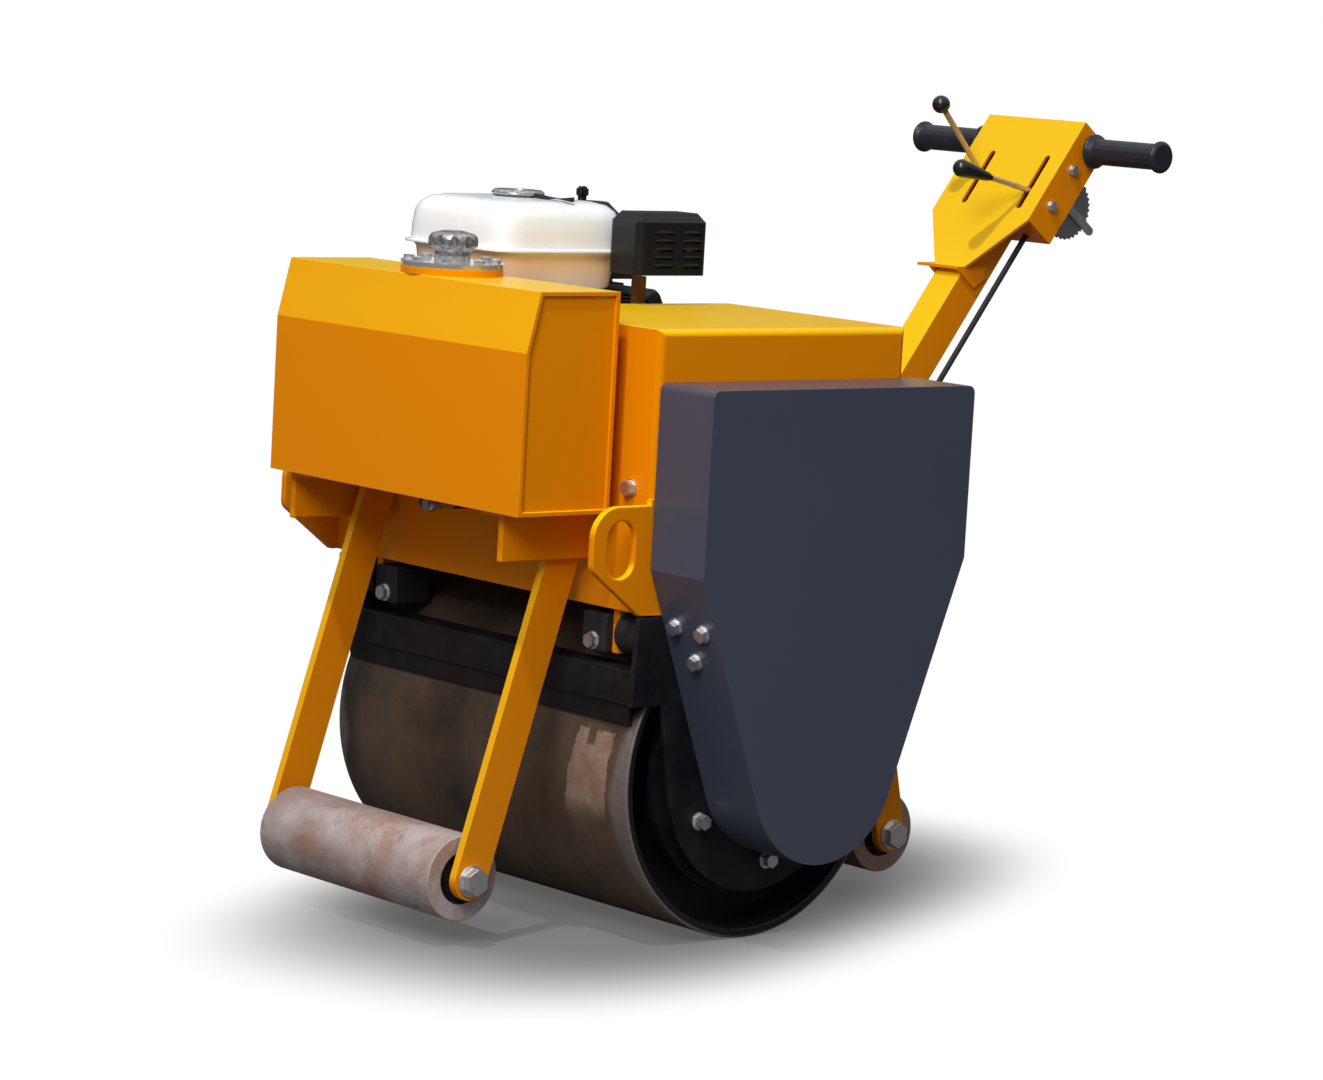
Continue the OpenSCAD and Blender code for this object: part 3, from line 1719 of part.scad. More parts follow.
module throttle_quadrant() {
  wall_x = console_w / 2 - console_t - quadrant_x;
  back = quadrant_r * 0.32;
  color("slategray")
    at_quadrant() {
      plate_x(0, quadrant_t)
        difference() {
          polygon(concat(
            [[-back, -quadrant_r * 0.9]],
            [for (i = [0:quadrant_teeth * 2]) let (
              a = -75 + 150 * i / (quadrant_teeth * 2),
              r = quadrant_r - (i % 2 == 0 ? 0 : quadrant_tooth))
              [r * cos(a), r * sin(a)]],
            [[-back, quadrant_r * 0.9]]));
          circle(d = pivot_pin_d);
        }
      block([0, -quadrant_depth + console_d - quadrant_tooth * 2, -tab_w / 2],
         [quadrant_t, -back, tab_w / 2]);
      block([0, -quadrant_depth + console_d - quadrant_tooth * 2, -tab_w / 2],
         [wall_x, -quadrant_depth + console_d - quadrant_tooth, tab_w / 2]);
    }
}

module throttle_lever() {
  color("silver")
    at_quadrant() {
      bar_x(quadrant_t + play, quadrant_t * 2, pivot_pin_d * 1.5);
      bar_x(-quadrant_t, quadrant_t * 2, pivot_pin_d - 2 * fit);
      plate_x(quadrant_t + play, lever_t)
        translate([quadrant_r * 0.6, 0])
          slot_shape(quadrant_r * 1.2 + pivot_pin_d, pivot_pin_d);
    }
}

/* Control cable: from the console's lower wall down beside the column and into the hood */
cable_x = 60;
cable_in_z = 628;
cable_bend_r = 60;
cable_depth = 41;

module control_cable() {
  // Lower end of the straight run, where the bend to the hood begins
  drop = console_z - cable_depth * sin(lean) - cable_bend_r * (1 - sin(lean)) - cable_in_z;
  s1 = drop / cos(lean);
  y1 = console_y + cable_depth * cos(lean) - s1 * sin(lean);
  color("black") {
    at_console()
      translate([cable_x, cable_depth, -s1]) {
        cylinder(h = s1 - console_l, d = cable_d);
        translate([0, 0, -cable_d])
          cylinder(h = 2 * cable_d, d = cable_d * 1.3);
      }
    translate([cable_x, y1 - cable_bend_r * cos(lean), cable_in_z + cable_bend_r])
      rotate([90, 0, 90])
        rotate([0, 0, -90])
          rotate_extrude(angle = 90 - lean)
            translate([cable_bend_r, 0])
              circle(d = cable_d);
    translate([cable_x, rear_y, cable_in_z])
      rotate([-90, 0, 0])
        cylinder(h = y1 - cable_bend_r * cos(lean) - rear_y, d = cable_d);
    translate([cable_x, y1 - cable_bend_r * cos(lean) - cable_d, cable_in_z])
      rotate([-90, 0, 0])
        cylinder(h = 2 * cable_d, d = cable_d * 1.3);
  }
}

/* Hexagon bolts that show on the outside */
bolt_af = 17;
bolt_h = 8;
bolt_washer = 2;
small_af = 12;

// A bolt head whose face looks to -Y, tipped down by an angle
module bolt_y(p, tip) {
  translate(p)
    rotate([tip, 0, 0])
      rotate([0, 0, -90])
        hex_head_x(bolt_af, bolt_h, bolt_washer);
}

module hex_bolts() {
  foot = [cover_foot_y, cover_foot_z];
  fold = [-cover_front_y, cover_fold_z];
  touch = foot + cover_foot_r * [cos(cover_a()), sin(cover_a())];
  tip = atan2(touch[0] - fold[0], fold[1] - touch[1]);
  color("silver") {
    bolt_y([frame_x - hood_bolt_in, -front_y, deck_z + bolt_af / 2], 0);
    // Three on the cover's tapered front wall: place across, and share of the way down it
    for (b = cover_bolt_shares)
      let (p = fold + (touch - fold) * b[1])
        bolt_y([cover_in_x + cover_t * b[0], p[0], p[1]], tip);
    // On the stop blocks, the console's sides and the far lifting eye
    for (m = [0, 1], n = [0, 1])
      mirror([m, 0, 0])
        mirror([0, n, 0])
          bolt_y([hanger_x - hanger_t - stop_l / 2, -rubber_y - hanger_w / 2,
              rubber_z - rubber_d / 4], 0);
    at_console()
      for (m = [0, 1], s = [console_l * 0.39, console_l * 0.76])
        mirror([m, 0, 0])
          translate([console_w / 2, console_d * 0.41, -s])
            hex_head_x(small_af, bolt_h * 0.6, bolt_washer);
    // Round the foot of each carrier
    at_drum()
      for (m = [0, 1], i = [0:carrier_bolt_n - 1])
        mirror([m, 0, 0])
          rotate([carrier_bolt_turn + i * 360 / carrier_bolt_n, 0, 0])
            translate([carrier_out_x, 0, -hub_bolt_pcd / 2])
              hex_head_x(bolt_af, bolt_h * 1.5, bolt_washer);
    // On the bearing housings
    at_drum()
      for (m = [0, 1], i = [0:housing_bolt_n - 1])
        mirror([m, 0, 0])
          rotate([i * 360 / housing_bolt_n + hub_bolt_turn, 0, 0])
            translate([carrier_out_x + housing_l * 0.4, 0, housing_d / 2 + housing_lip / 2])
              hex_head_x(small_af * 0.8, bolt_h * 0.7, 0.2);
  }
}
hood_bolt_in = 41;
carrier_bolt_n = 5;
carrier_bolt_turn = -62.5;
cover_bolt_shares = [[0.25, 0.23], [0.76, 0.235], [0.48, 0.37]];
housing_bolt_n = 6;

// Angle at which the cover's front wall meets its round foot
function cover_a() = tangent_angle([-cover_front_y, cover_fold_z],
  [cover_foot_y, cover_foot_z], cover_foot_r, 1);

deck_plate();
side_plate_left();
side_plate_right();
aprons();
front_beams();
rear_beams();
front_arms();
rear_arms();
roller_axles();
front_roller();
rear_roller();
drum_shell();
drum_hubs();
drum_sprocket();
exciter_shaft();
exciter_pulley();
carrier_left();
carrier_right();
rubber_mounts();
carrier_ties();
scrapers();
bearing_housings();
water_tank();
filler_flange();
filler_cap();
water_valve();
valve_lever();
water_hose();
spray_pipe();
hood();
side_cover();
gearbox();
gearbox_input();
gearbox_output();
shift_lever();
drive_chain();
drive_belts();
vibration_belt();
idler_arm();
line_shaft();
crankshaft();
engine_block();
recoil_starter();
starter_grip();
fuel_tank();
fuel_cap();
muffler();
muffler_guard();
air_cleaner();
carburettor();
handle_column();
control_head();
handlebar();
grips();
travel_lever();
vibration_lever();
throttle_quadrant();
throttle_lever();
control_cable();
hex_bolts();
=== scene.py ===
import json
import math

import bpy
from mathutils import Matrix, Vector


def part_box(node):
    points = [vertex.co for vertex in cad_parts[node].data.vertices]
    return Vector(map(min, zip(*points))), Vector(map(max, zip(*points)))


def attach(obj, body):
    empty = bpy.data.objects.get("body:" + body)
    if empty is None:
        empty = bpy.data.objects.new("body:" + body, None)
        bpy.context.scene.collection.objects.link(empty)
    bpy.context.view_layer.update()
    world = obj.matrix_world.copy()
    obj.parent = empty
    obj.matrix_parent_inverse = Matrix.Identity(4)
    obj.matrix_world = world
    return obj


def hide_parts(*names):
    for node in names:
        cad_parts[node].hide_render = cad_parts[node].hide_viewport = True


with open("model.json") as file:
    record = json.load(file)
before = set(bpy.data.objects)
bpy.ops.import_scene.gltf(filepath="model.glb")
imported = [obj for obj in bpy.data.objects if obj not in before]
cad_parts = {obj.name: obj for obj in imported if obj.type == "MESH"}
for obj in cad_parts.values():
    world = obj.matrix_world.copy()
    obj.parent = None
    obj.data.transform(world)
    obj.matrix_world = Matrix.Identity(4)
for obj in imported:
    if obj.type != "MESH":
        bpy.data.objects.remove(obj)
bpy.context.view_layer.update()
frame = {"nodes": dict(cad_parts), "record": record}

scene = bpy.context.scene
scene.view_settings.view_transform = "Standard"

# Camera, a long lens at the height of the handlebar, in front of the machine's chain side.
# It stands and leans as the one that took the photograph did.
yaw, pitch, roll = (math.radians(a) for a in (49.05, 7.06, 3.25))
behind = Vector((math.sin(yaw) * math.cos(pitch), -math.cos(yaw) * math.cos(pitch), math.sin(pitch)))
level = Vector((0, 0, 1)).cross(behind).normalized()
above = behind.cross(level)
camera_x = level * math.cos(roll) + above * math.sin(roll)
camera_y = above * math.cos(roll) - level * math.sin(roll)
camera = bpy.data.objects.new("camera", bpy.data.cameras.new("camera"))
scene.collection.objects.link(camera)
camera.data.sensor_width = 36
camera.data.lens = 120.66
camera.data.clip_end = 100
camera.matrix_world = Matrix.Translation((4.4114, -3.7457, 1.1931)) @ Matrix(
    (camera_x, camera_y, behind)).transposed().to_4x4()
scene.camera = camera

# Floor and backdrop: one sheet that the camera sees as plain white, except for a rounded patch under
# and round the machine. In that patch it is dark grey paper lit by the lamps: a painted shadow, which
# also shows the machine's real shadow.
bpy.ops.mesh.primitive_plane_add(size=60, location=(0, 0, 0))
floor = bpy.context.object
floor.name = "floor"


class Value:
    """A number inside a shader, so that its sums are written as plain Python."""

    def __init__(self, nodes, socket):
        self.nodes, self.socket = nodes, socket

    def work(self, operation, a, b):
        return self.nodes.node("ShaderNodeMath", {"operation": operation}, {0: a, 1: b})

    def __add__(self, other): return self.work("ADD", self, other)
    def __radd__(self, other): return self.work("ADD", other, self)
    def __sub__(self, other): return self.work("SUBTRACT", self, other)
    def __rsub__(self, other): return self.work("SUBTRACT", other, self)
    def __mul__(self, other): return self.work("MULTIPLY", self, other)
    def __rmul__(self, other): return self.work("MULTIPLY", other, self)
    def __truediv__(self, other): return self.work("DIVIDE", self, other)
    def __rtruediv__(self, other): return self.work("DIVIDE", other, self)
    def __pow__(self, other): return self.work("POWER", self, other)
    def least(self, other): return self.work("MINIMUM", self, other)
    def most(self, other): return self.work("MAXIMUM", self, other)
    def size(self): return self.work("ABSOLUTE", self, 0)
    def span(self, other): return (self * self + other * other) ** 0.5
    def wave(self, pitch): return self.work("SINE", self * (2 * math.pi / pitch), 0) * 0.5 + 0.5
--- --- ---
**Exercise task:** Output, from the data above, the lines from the line with "if empty is" to the line with "obj.matrix_world = world" exactly as they stand, both ends included and nothing else.

**Finished answer:**
    if empty is None:
        empty = bpy.data.objects.new("body:" + body, None)
        bpy.context.scene.collection.objects.link(empty)
    bpy.context.view_layer.update()
    world = obj.matrix_world.copy()
    obj.parent = empty
    obj.matrix_parent_inverse = Matrix.Identity(4)
    obj.matrix_world = world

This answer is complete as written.